• Given exercise
Quote the data below in full, please, without altering anything.

++++++++++

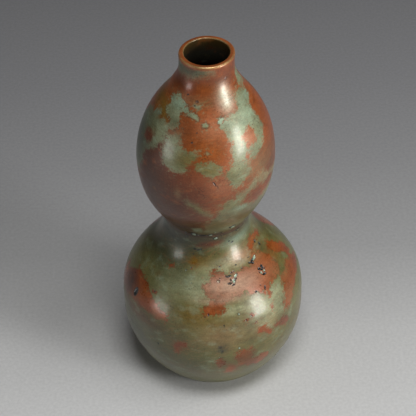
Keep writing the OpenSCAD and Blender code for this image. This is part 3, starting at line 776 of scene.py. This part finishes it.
def patinaFields(mesh, marks, patches, washes, wiped, ground, base):
    # What the patina reads at each vertex. Ground is the depth between the patches: below
    # zero it is green there, above zero copper. Base is the tint of each.
    points = meshPoints(mesh)
    z = points[:, 2]
    (turns, radii), alongs = turnsAndRadii(points), alongAt(z)
    depth = np.full(z.shape, ground, float)
    nearest = np.full(z.shape, outOfReach)
    soft, wander = np.full(z.shape, 0.5), np.ones(z.shape)
    for kind, softness, ring in patches:
        d = patchDepth(turns, alongs, radii, ring)
        closer = np.abs(d) < nearest
        nearest = np.where(closer, np.abs(d), nearest)
        soft = np.where(closer, softness, soft)
        share = min(1, max(wear["leastBorder"], d.max() / wear["wholeBorder"]))
        wander = np.where(closer, share, wander)
        depth = np.maximum(depth, d) if kind == "copper" else np.minimum(depth, -d)

    def spread(turn, height, across, up, strength):
        du = radii * np.radians(turnFrom(turns, turn)) / across
        dv = (alongs - alongAt(height)) / up
        return strength * np.exp(-(du * du + dv * dv))

    def tinted(name):
        return np.tile(hexColour(tint[name]), (len(z), 1))

    wash = {side: tinted(name) for side, name in base.items()}
    for side, rows in washes:
        for name, *place in rows:
            part = spread(*place)[:, None]
            for key in wash if side == "both" else (side,):
                wash[key] = wash[key] * (1 - part) + tinted(name) * part
    inside = (radii < radiusAt(z) - wear["insideFrom"] * wall) & (z < lipZ - wear["belowLip"])
    # the inside is a dark brown of its own; its darkening from the throat's brown to the hollow's
    # near black further down is painted shade in the bore
    down = smooth(lipZ - z, *wear["throat"])[:, None]
    hollow = tinted("throat") * (1 - down) + tinted("hollow") * down
    for key in wash:
        wash[key] = np.where(inside[:, None], hollow, wash[key])

    def rubbed(r, level, full, none):
        return 1 - smooth(np.hypot(radii - r, z - level), full, none)

    # gold along the edges: wear on the foot; on the lip and the mouth, wear with a painted
    # highlight, strongest where the edges face the camera
    front = 0.5 + 0.5 * np.cos(np.radians(turns - wear["front"]))
    lipIn, *lipReach = wear["lip"]
    mouthIn, *mouthReach = wear["mouth"]
    footIn, *footReach = wear["foot"]
    lipShare = wear["lipBack"] + (1 - wear["lipBack"]) * front ** 2
    mouthShare = wear["mouthBack"] - (wear["mouthBack"] - wear["mouthFront"]) * front
    wornAndGlint = np.maximum(lipShare * rubbed(neckR - lipIn, lipZ - lipIn, *lipReach),
                      mouthShare * rubbed(mouthR + mouthIn, lipZ - mouthIn, *mouthReach))
    wornAndGlint = np.maximum(wornAndGlint, wear["footShare"] * rubbed(footR - footIn, 0, *footReach))
    values = {
        "copperDepth": np.clip(depth, -wear["deepest"], wear["deepest"]),
        "edgeSoft": soft, "edgeWander": wander, "inside": inside.astype(float),
        "wiped": np.minimum(1, sum(spread(*place) for place in wiped)),
        "wornAndGlint": wornAndGlint, "matt": smooth(z, *wear["matt"]), **marks}
    for name, data in values.items():
        layer = mesh.attributes.new(name, "FLOAT", "POINT")
        layer.data.foreach_set("value", data.astype(np.float32))
    for side, data in wash.items():
        layer = mesh.attributes.new(side + "Wash", "FLOAT_COLOR", "POINT")
        layer.data.foreach_set("color", data.astype(np.float32).ravel())


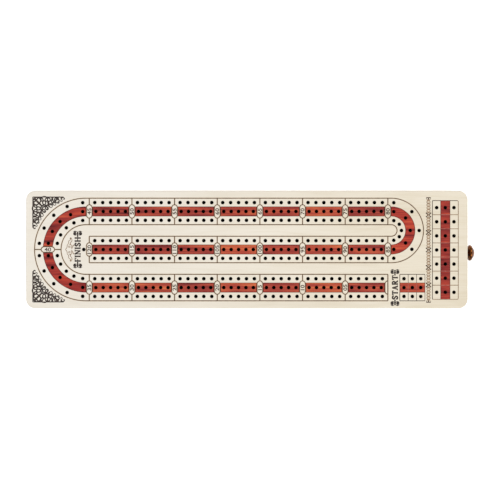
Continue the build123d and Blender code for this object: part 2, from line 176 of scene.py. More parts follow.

++++++++++

• Result for this task
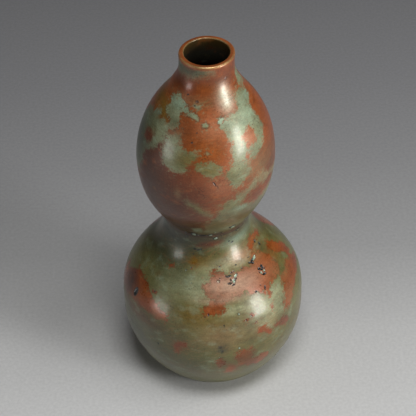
Keep writing the OpenSCAD and Blender code for this image. This is part 3, starting at line 776 of scene.py. This part finishes it.
def patinaFields(mesh, marks, patches, washes, wiped, ground, base):
    # What the patina reads at each vertex. Ground is the depth between the patches: below
    # zero it is green there, above zero copper. Base is the tint of each.
    points = meshPoints(mesh)
    z = points[:, 2]
    (turns, radii), alongs = turnsAndRadii(points), alongAt(z)
    depth = np.full(z.shape, ground, float)
    nearest = np.full(z.shape, outOfReach)
    soft, wander = np.full(z.shape, 0.5), np.ones(z.shape)
    for kind, softness, ring in patches:
        d = patchDepth(turns, alongs, radii, ring)
        closer = np.abs(d) < nearest
        nearest = np.where(closer, np.abs(d), nearest)
        soft = np.where(closer, softness, soft)
        share = min(1, max(wear["leastBorder"], d.max() / wear["wholeBorder"]))
        wander = np.where(closer, share, wander)
        depth = np.maximum(depth, d) if kind == "copper" else np.minimum(depth, -d)

    def spread(turn, height, across, up, strength):
        du = radii * np.radians(turnFrom(turns, turn)) / across
        dv = (alongs - alongAt(height)) / up
        return strength * np.exp(-(du * du + dv * dv))

    def tinted(name):
        return np.tile(hexColour(tint[name]), (len(z), 1))

    wash = {side: tinted(name) for side, name in base.items()}
    for side, rows in washes:
        for name, *place in rows:
            part = spread(*place)[:, None]
            for key in wash if side == "both" else (side,):
                wash[key] = wash[key] * (1 - part) + tinted(name) * part
    inside = (radii < radiusAt(z) - wear["insideFrom"] * wall) & (z < lipZ - wear["belowLip"])
    # the inside is a dark brown of its own; its darkening from the throat's brown to the hollow's
    # near black further down is painted shade in the bore
    down = smooth(lipZ - z, *wear["throat"])[:, None]
    hollow = tinted("throat") * (1 - down) + tinted("hollow") * down
    for key in wash:
        wash[key] = np.where(inside[:, None], hollow, wash[key])

    def rubbed(r, level, full, none):
        return 1 - smooth(np.hypot(radii - r, z - level), full, none)

    # gold along the edges: wear on the foot; on the lip and the mouth, wear with a painted
    # highlight, strongest where the edges face the camera
    front = 0.5 + 0.5 * np.cos(np.radians(turns - wear["front"]))
    lipIn, *lipReach = wear["lip"]
    mouthIn, *mouthReach = wear["mouth"]
    footIn, *footReach = wear["foot"]
    lipShare = wear["lipBack"] + (1 - wear["lipBack"]) * front ** 2
    mouthShare = wear["mouthBack"] - (wear["mouthBack"] - wear["mouthFront"]) * front
    wornAndGlint = np.maximum(lipShare * rubbed(neckR - lipIn, lipZ - lipIn, *lipReach),
                      mouthShare * rubbed(mouthR + mouthIn, lipZ - mouthIn, *mouthReach))
    wornAndGlint = np.maximum(wornAndGlint, wear["footShare"] * rubbed(footR - footIn, 0, *footReach))
    values = {
        "copperDepth": np.clip(depth, -wear["deepest"], wear["deepest"]),
        "edgeSoft": soft, "edgeWander": wander, "inside": inside.astype(float),
        "wiped": np.minimum(1, sum(spread(*place) for place in wiped)),
        "wornAndGlint": wornAndGlint, "matt": smooth(z, *wear["matt"]), **marks}
    for name, data in values.items():
        layer = mesh.attributes.new(name, "FLOAT", "POINT")
        layer.data.foreach_set("value", data.astype(np.float32))
    for side, data in wash.items():
        layer = mesh.attributes.new(side + "Wash", "FLOAT_COLOR", "POINT")
        layer.data.foreach_set("color", data.astype(np.float32).ravel())


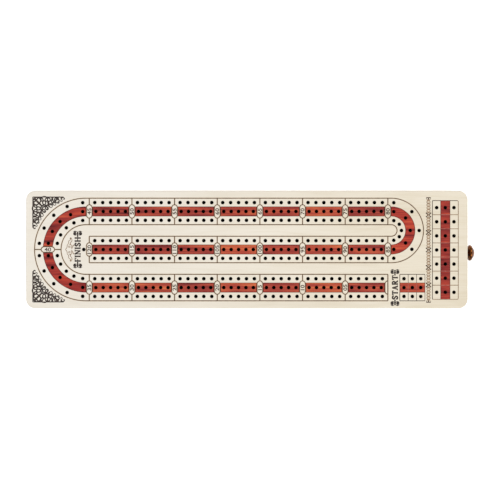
Continue the build123d and Blender code for this object: part 2, from line 176 of scene.py. More parts follow.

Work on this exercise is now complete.